V. S. Yakupov and S. V. Yakupov
Mining Research Institute for the Northern Territories, Siberian Division, Russian Academy of Sciences, Yakutsk
There is extensive literature on the thermal state of the
deep-seated rocks of the Earth, including the papers reporting
activities in the frameworks of important international projects.
The ideas of temperature variation with depth, evaluated by some
geoscientists as highly ambiguous [e.g., Lyubimova and
Feldman, 1975], are based on the general
physical concepts and indirect data. The common approach is to
solve a thermal conductivity problem for a model of the crust and
upper mantle, which is believed by a particular researcher to be
most probable with various assumptions. A discrepancy between the
calculations based on different models of the lithosphere
averages 100% (of the least). Another approach is to use the
variation of the electrical conductivity of rocks with depth,
provided by the MTS, MVS, and other methods of electromagnetic
sounding with the controlled sources of an electromagnetic field
and compare it with the results of the experimental measurements
of the variation of electrical conductivity with temperature and
pressure. The most comprehensively developed models of a normal
(standard) resistivity section, based on MTS data [Van'yan and
Shilovskii, 1983; Zhamaletdinov,
1990], suggest a gradual growth of the
electrical conductivity of rocks with depth with the mere
variations of its gradient at the internal boundaries of the
section. In this case, too, the order of conductivity uncertainty
is great enough to produce differences between the models of
different authors, amounting to one or two orders of magnitude.

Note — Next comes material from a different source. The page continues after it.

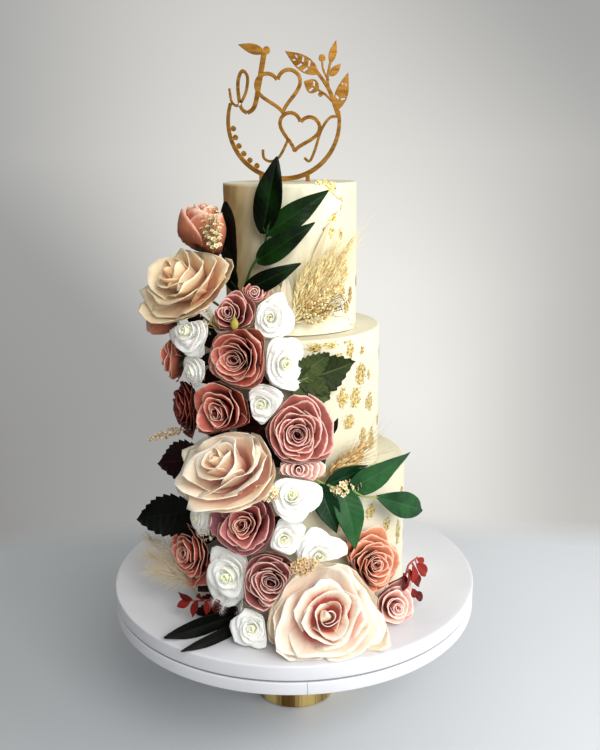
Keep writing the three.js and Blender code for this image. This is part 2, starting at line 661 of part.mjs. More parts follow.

Another potential feasibility of estimating the temperature
distribution in the Earth's crust is to use geophysical methods
for locating temperature benchmarks - the boundaries at which a
phase transition, accompanied by a change of some physical
property of rocks, takes place, as some of the rock components or
the interstitial solution (generally fluid) attains a
phase-change temperature. Examples of these temperature
benchmarks are the transformation of water to ice or to some
supercritical state, the partial melting of rocks (basalt) in the
asthenosphere, the transformation of ferromagnetic substances to
paramagnetics as the temperature attains the Curie point, the
transition of olivine to spinel, etc. The difficulty is that, for
example, the temperatures of water transition to ice, or to a
supercritical state [Smith, 1968],
depend on the composition and concentration of substances,
dissolved in it, and on pressure. Uncertainty of the same kind is
encountered, for a number of reasons, in the cases of a partial
melting zone in the asthenosphere and in the zone of olivine
transition to spinel. In accordance with the hypothesis of the
pyrolite composition of the Earth's mantle, and with the
assumption of Fe/(Fe + Mg)
0.1, the temperature of this phase transition under pressure of
135 kb must be 1600o
50o C [Zharkov, 1978]. This temperature will be different in the
case of any deviations of the olivine composition from the
composition mentioned above. Akimoto and Fujisava [1965] found the temperature of the phase
transition of olivine to spinel at 43.8 kb to be
~1170o C. It follows that in the general case we are
dealing with the temperature estimation of a particular phase
transition from above or from below. Another important condition
is the character of a change in the studied property of the rock
during its phase transition: jumpwise, as follows from the
general phase transformation theory, or the variation gradient of
a given property changes with depth, as it is assumed for the
upper boundary of the asthenosphere [Van'yan and
Shilovskii, 1983].
The most widely used temperature benchmark is the zero isotherm based on the thickness of frozen rocks [Kalinin and Yakupov, 1989; Yakupov, 2000] and the isotherm of the Curie point of magnetite based on the depth of the bottoms of the magnetized bodies [Bulina, 1970; Volk et al., 1977a, 1977b]. A contact between thawed and frozen rocks is generally marked by the abrupt changes of electrical conductivity, dielectric constant, and, in the case of coarse-grained loose deposits and coarse-clastic hard rocks, of seismic velocity, or, in the general case, of electrical and acoustic impedances. The regions with fresh and salt subpermafrost water can be distinguished by the absence or presence of a stochastic correlation between the thickness of the permafrost rocks and the conductivity of a subpermafrost layer [Kalinin and Yakupov, 1989]. Therefore, in the regions of the coexistence of frozen rocks and fresh subpermafrost water, the position of the first of the above mentioned temperature benchmarks - t = 0o C - can be located reliably by the methods of electrical prospecting under favorable conditions with a mean relative error of ~10%. We succeeded to solve this problem for one of the largest water-bearing structures with salt subpermafrost water, the Olenek artesian water basin. We derived a temperature regression equation for the lower contact of the frozen rocks as a function of their thickness [Kalinin and Yakupov, 1989].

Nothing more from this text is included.